Requirements ::
Beginning with the first line below, please repeat the material exactly, ending with the line that includes "return [(cx +".

● ● ● ● ● ● ●

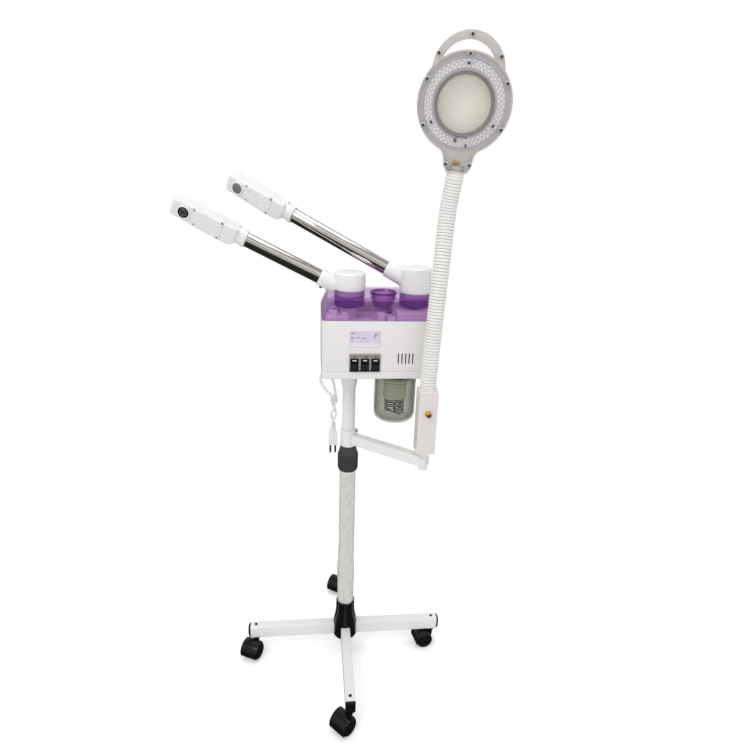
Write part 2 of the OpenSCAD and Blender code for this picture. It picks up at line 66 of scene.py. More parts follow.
def sub(p, q):
    return (p[0] - q[0], p[1] - q[1])


def fillet(pts, rad, seg=4):
    """A closed 2D polygon with its corners rounded. rad is one radius or a list of radii."""
    n = len(pts)
    out = []
    for i in range(n):
        r = rad[i] if isinstance(rad, (list, tuple)) else rad
        p = Vector(pts[i][:2]); a = Vector(pts[i - 1][:2]) - p; b = Vector(pts[(i + 1) % n][:2]) - p
        la, lb = a.length, b.length
        if r <= 0 or la < 1e-6 or lb < 1e-6:
            out.append((p.x, p.y)); continue
        a.normalize(); b.normalize()
        c = max(-1.0, min(1.0, a.dot(b)))
        ang = math.acos(c)
        if ang > math.radians(172) or ang < math.radians(4):
            out.append((p.x, p.y)); continue
        t = min(r / math.tan(ang / 2), 0.45 * la, 0.45 * lb)
        rr_ = t * math.tan(ang / 2)
        bis = (a + b).normalized()
        cen = p + bis * (rr_ / math.sin(ang / 2))
        s = p + a * t - cen; e = p + b * t - cen
        a0 = math.atan2(s.y, s.x); a1 = math.atan2(e.y, e.x)
        da = (a1 - a0 + math.pi) % (2 * math.pi) - math.pi
        for k in range(seg + 1):
            w = a0 + da * k / seg
            out.append((cen.x + rr_ * math.cos(w), cen.y + rr_ * math.sin(w)))
    return out


def rr(x0, y0, x1, y1, r, seg=6):
    return fillet([(x0, y0), (x1, y0), (x1, y1), (x0, y1)], r, seg)


def circ(r, n=72, cx=0.0, cy=0.0):
    return [(cx + r * math.cos(2 * math.pi * i / n), cy + r * math.sin(2 * math.pi * i / n)) for i in range(n)]


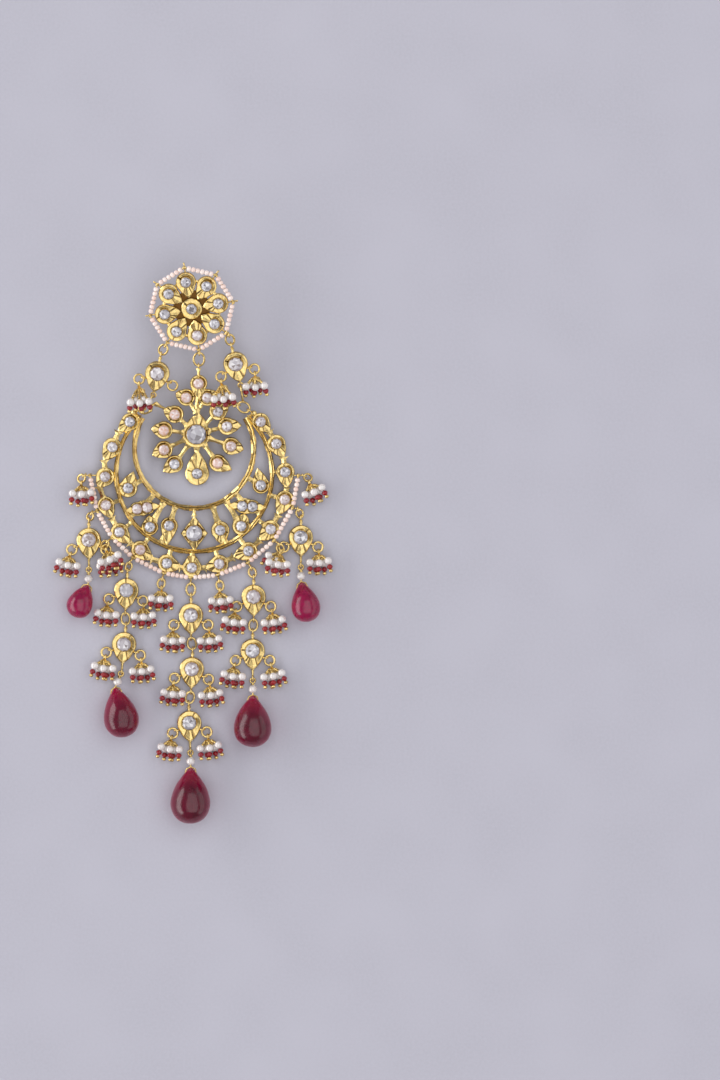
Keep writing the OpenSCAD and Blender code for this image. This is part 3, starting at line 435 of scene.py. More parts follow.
    def place_strands(self):
        self.links, self.strand_rings, self.strand_hangs, self.side_rings = [], [], [], []
        self.strand_ends = []
        for strand, leans in enumerate(LINK_LEAN):
            eye = self.corner_eyes[STRAND_CORNER[strand]]
            lean, drop = STRAND_START[strand]
            fall = math.asin((eye.z - self.rest) / (drop * MM))
            top = put(eye, math.radians(lean), fall) @ down(drop * MM)
            rings, places, hangs, sides = [(eye, top)], [], [], []
            for i, lean in enumerate(leans):
                if i > 0:
                    low = places[-1] @ down(self.link_tip + SHORT_EYE)
                    top = put(low, math.radians(RING_LEAN[strand][i - 1])) @ down(
                        self.s.ring_pitch)
                    rings.append((low, top))
                places.append(put(top, math.radians(lean)))
                for side, own in zip((-1, 1), map(math.radians, TASSEL_LEAN[strand][i])):
                    mid = places[-1] @ self.side_ring_mid(side)
                    sides.append(Matrix.Translation(mid))
                    hangs.append((put(put(mid, own) @ down(TASSEL_RING_R), own), side, 0.0))
            self.links.append(places)
            self.strand_rings.append(rings)
            self.strand_hangs.append(hangs)
            self.side_rings.append(sides)
            self.strand_ends.append(places[-1] @ down(self.link_tip + LONG_EYE))

    def place_drops(self):
        s = self.s
        self.wires, self.drops, self.drop_sizes = [], [], []
        self.pearl_at = self.eye_r + 0.5 * MM + s.drop_pearl_r
        reach = self.eye_r + self.pearl_at + s.drop_pearl_r + 0.45 * MM
        for end, (w_share, len_share, lean, drop_lean) in zip(self.strand_ends, DROPS):
            w, long = w_share * s.drop_w, len_share * s.drop_len
            rise = math.asin((TIP_SHARE * w - self.rest) / reach)
            wire = put(end, math.radians(lean), -rise)
            belly = math.asin((0.5 - TIP_SHARE) * w / (BELLY_AT * long))
            self.wires.append(wire)
            self.drops.append(put(wire @ down(reach), math.radians(drop_lean), -belly))
            self.drop_sizes.append((w, long))


# Building meshes

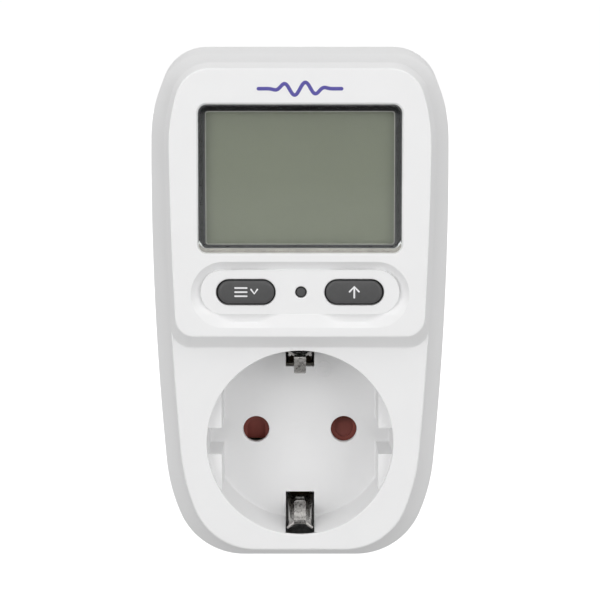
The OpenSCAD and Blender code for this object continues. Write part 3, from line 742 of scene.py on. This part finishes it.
def back_cover():
    """The back shell: its sides, the screw holes, the label's recess and the plug's boss."""
    skin = Skin()
    taper, edge_r, inner = 0.4, 2.5, 2.9
    rows = [(0.5, SPLIT_D + 0.1), (PARTING, SPLIT_D + 0.05), (0.02, SPLIT_D + 0.2),
            (0.0, SPLIT_D + 0.3), (taper, BACK_D - edge_r)]
    for a in np.radians([12, 25, 38, 50, 62, 74, 84, 90]):
        rows.append((taper + 2.1 * (1 - math.cos(a)), BACK_D - edge_r + edge_r * math.sin(a)))
    rows.append((inner, BACK_D))
    skin.rows([ring("case", inset) for inset, _ in rows], [d for _, d in rows])
    screws = [lambda grow, p=p: circle(SCREW_HOLE_R + grow, p, 32) for p in SCREWS]
    recess = lambda grow: soft_rect(38, 30, 1.5, (0, 52), grow)
    support = LIP + MARGIN
    boss_foot = 0.5
    skin.sheet(ring("case", inner),
               [*[s(support) for s in screws], recess(support), boss_outline(boss_foot)],
               flat_at(BACK_D), facing=1)
    for screw in screws:
        rims = [(support, 0.0), (LIP, 0.0), (LIP * 0.293, LIP * 0.293), (0.0, LIP)]
        skin.rows([screw(g) for g, _ in rims] + [screw(0), screw(-1.2)],
                  [BACK_D - d for _, d in rims] + [SPLIT_D + 4, SPLIT_D + 4])
    skin.rows([recess(support), recess(LIP), recess(0.06), recess(0.0)],
              [BACK_D, BACK_D, BACK_D - 0.06, BACK_D - LABEL_RECESS])
    skin.sheet(recess(0.0), [], flat_at(BACK_D - LABEL_RECESS), facing=1)
    foot = [(boss_foot * (1 - math.sin(a)), BACK_D + boss_foot * (1 - math.cos(a)))
            for a in np.radians([0, 20, 40, 60, 80, 90])]
    tip = 0.7
    nose = [(-tip * (1 - math.cos(a)), PLUG_D - tip + tip * math.sin(a))
            for a in np.radians([0, 20, 40, 60, 80, 90])]
    profile = foot + nose + [(-tip - 0.1, PLUG_D)]
    skin.rows([boss_outline(g) for g, _ in profile], [d for _, d in profile])
    pins = [lambda grow, s=s: circle(3.2 + grow, (s * PIN_X, 0), 40) for s in (-1, 1)]
    skin.sheet(boss_outline(-tip - 0.1), [pin(0.2) for pin in pins], flat_at(PLUG_D), facing=1)
    for pin in pins:
        skin.rows([pin(0.2), pin(0.06), pin(0.0), pin(0.0)],
                  [PLUG_D, PLUG_D - 0.02, PLUG_D - 0.14, PLUG_D - 2.2])
    return skin


# ---- plates, keys, prints and springs -------------------------------------------------------

def rounded_plate(skin, outline, front, back, r_front, r_back=0.1, dome=0.0):
    """A plate from outline(grow), between two depths, with an edge radius each and a domed front."""
    centre = outline(0).mean(0)
    rows, depths = [], []
    for a in np.linspace(math.pi / 2, 0, 6):
        rows.append(outline(-r_front * (1 - math.cos(a))))
        depths.append(front + r_front * (1 - math.sin(a)))
    for a in np.linspace(0, math.pi / 2, 3):
        rows.append(outline(-r_back * (1 - math.cos(a))))
        depths.append(back - r_back * (1 - math.sin(a)))
    made = skin.rows(rows, depths)
    for row, d, lift in ((made[0], front, dome), (made[-1], back, 0.0)):
        places = np.array([(skin.points[i][0], skin.points[i][2]) for i in row])
        last = row
        for f in (0.93, 0.85, 0.7, 0.5, 0.28) if lift else (0.99, 0.97, 0.5):
            smaller = skin.row(centre + (places - centre) * f, d - lift * (1 - f * f))
            skin.bridge(last, smaller)
            last = smaller
        middle = skin.add([(centre[0], d - lift, centre[1])])[0]
        for i, corner in enumerate(last):
            skin.face([corner, last[(i + 1) % len(last)], middle])


def key_centre(side):
    """The middle of a long key's cap, which sits a little inward and high on its flange."""
    return np.array((side * (KEY_X - KEY_SHIFT), KEY_Z + KEY_SHIFT))


def key_cap(name, side):
    """A long key: a domed cap with soft edges on its flange and stem."""
    skin = Skin()
    cap = lambda grow: stadium(*KEY_CAP, key_centre(side), grow)
    flange = lambda grow: stadium(*KEY_FLANGE, (side * KEY_X, KEY_Z), grow)
    stem = lambda grow: circle(1.5 + grow, (side * KEY_X, KEY_Z), 32)
    rounded_plate(skin, cap, KEY_FRONT, -1.6, 0.55, 0.05, dome=KEY_DOME)
    rounded_plate(skin, flange, -1.8, -1.0, 0.1)
    rounded_plate(skin, stem, -1.1, 0.3, 0.02)
    return skin.build(name, FINISH["key_grey"], turn_out=True)


def key_face(side):
    """The depth_of of a long key's domed front."""
    def depth(points):
        inward = stadium_depth(points, *KEY_CAP, key_centre(side)) / (KEY_CAP[1] / 2)
        f = np.clip(1 - inward, 0, 1)
        return KEY_FRONT - KEY_DOME * (1 - f * f)
    return depth


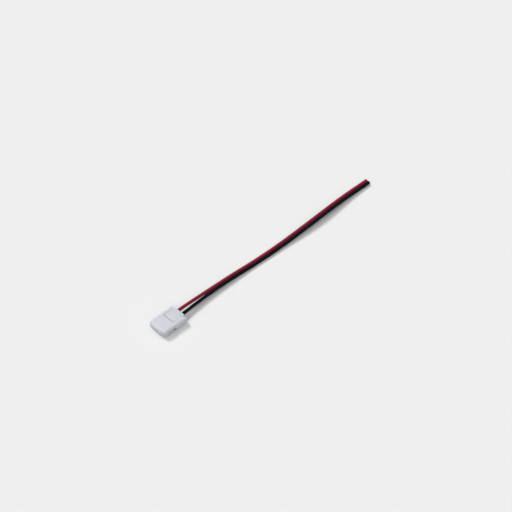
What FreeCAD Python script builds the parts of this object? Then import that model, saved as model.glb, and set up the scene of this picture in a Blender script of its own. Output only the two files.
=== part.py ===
"""Snap-down connector for a two-conductor light strip 10 mm wide, with a 150 mm two-core lead.

Frame: millimetres. The origin is the centre of the closed housing's footprint on the table.
+X runs from the strip mouth to the lead, +Y is the red core's side, +Z is up.
The lid is drawn closed. It turns about the two stub pins near the lead end.
"""
import FreeCAD
import Part
import math
import os

# The strip that the mouth takes
strip_width = 10.0
strip_thickness = 0.3
strip_side_play = 0.15
slot_height = 0.8

# Housing, outside
housing_length = 18.5
housing_height = 4.6
skirt_thickness = 0.95
lid_ground_gap = 0.2
top_edge_radius = 1.4
corner_radius = 1.9
front_bow_radius = 34.0

# Tray: floor, side walls and latch nubs
floor_thickness = 0.9
tray_wall = 0.7
tray_wall_top = 2.5
tray_front_setback = 0.15
tray_corner_radius = 0.5
mouth_chamfer = 0.3
nub_x = -6.2
nub_length = 2.3
nub_reach = 0.27
nub_foot_z = 1.1
nub_crest_z = 1.5
nub_top_z = 2.2

# Running gaps between tray and lid
skirt_play = 0.1
arm_play = 0.06
lip_play = 0.1
heel_play = 0.15
latch_clearance = 0.02
latch_side_play = 0.4

# Lid: plate, lip, skirts and arms
plate_thickness = 1.15
front_wall = 1.0
plate_rear_x = 0.3
groove_width = 0.3
arm_thickness = 2.89
arm_corner_radius = 1.3
scoop_front_x = -4.2
scoop_rear_x = 1.8
scoop_depth = 0.35
notch_width = 1.4
notch_x = -0.4
notch_top_z = 2.1
pocket_depth = 0.45
pocket_top_z = 2.9
press_bar_x = -3.45
press_bar_radius = 0.45
press_bar_half_width = 4.9
press_gap = 0.05
rib_thickness = 0.8
rib_depth = 0.9
rib_y = 1.85

# Hinge
pin_diameter = 1.6
pin_play = 0.05
pin_recess = 0.2
pin_chamfer = 0.2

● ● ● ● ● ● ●

Reply ::
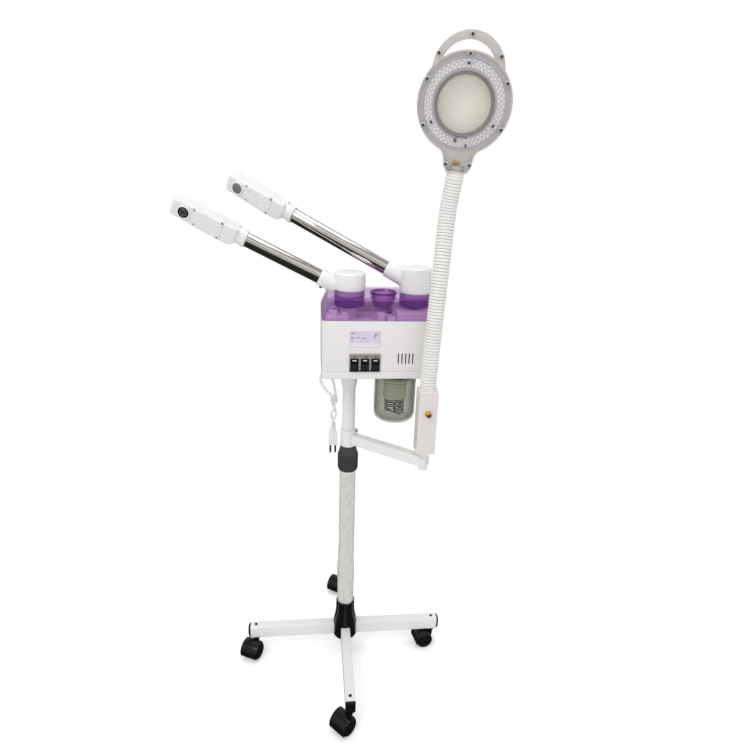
Write part 2 of the OpenSCAD and Blender code for this picture. It picks up at line 66 of scene.py. More parts follow.
def sub(p, q):
    return (p[0] - q[0], p[1] - q[1])


def fillet(pts, rad, seg=4):
    """A closed 2D polygon with its corners rounded. rad is one radius or a list of radii."""
    n = len(pts)
    out = []
    for i in range(n):
        r = rad[i] if isinstance(rad, (list, tuple)) else rad
        p = Vector(pts[i][:2]); a = Vector(pts[i - 1][:2]) - p; b = Vector(pts[(i + 1) % n][:2]) - p
        la, lb = a.length, b.length
        if r <= 0 or la < 1e-6 or lb < 1e-6:
            out.append((p.x, p.y)); continue
        a.normalize(); b.normalize()
        c = max(-1.0, min(1.0, a.dot(b)))
        ang = math.acos(c)
        if ang > math.radians(172) or ang < math.radians(4):
            out.append((p.x, p.y)); continue
        t = min(r / math.tan(ang / 2), 0.45 * la, 0.45 * lb)
        rr_ = t * math.tan(ang / 2)
        bis = (a + b).normalized()
        cen = p + bis * (rr_ / math.sin(ang / 2))
        s = p + a * t - cen; e = p + b * t - cen
        a0 = math.atan2(s.y, s.x); a1 = math.atan2(e.y, e.x)
        da = (a1 - a0 + math.pi) % (2 * math.pi) - math.pi
        for k in range(seg + 1):
            w = a0 + da * k / seg
            out.append((cen.x + rr_ * math.cos(w), cen.y + rr_ * math.sin(w)))
    return out


def rr(x0, y0, x1, y1, r, seg=6):
    return fillet([(x0, y0), (x1, y0), (x1, y1), (x0, y1)], r, seg)


def circ(r, n=72, cx=0.0, cy=0.0):
    return [(cx + r * math.cos(2 * math.pi * i / n), cy + r * math.sin(2 * math.pi * i / n)) for i in range(n)]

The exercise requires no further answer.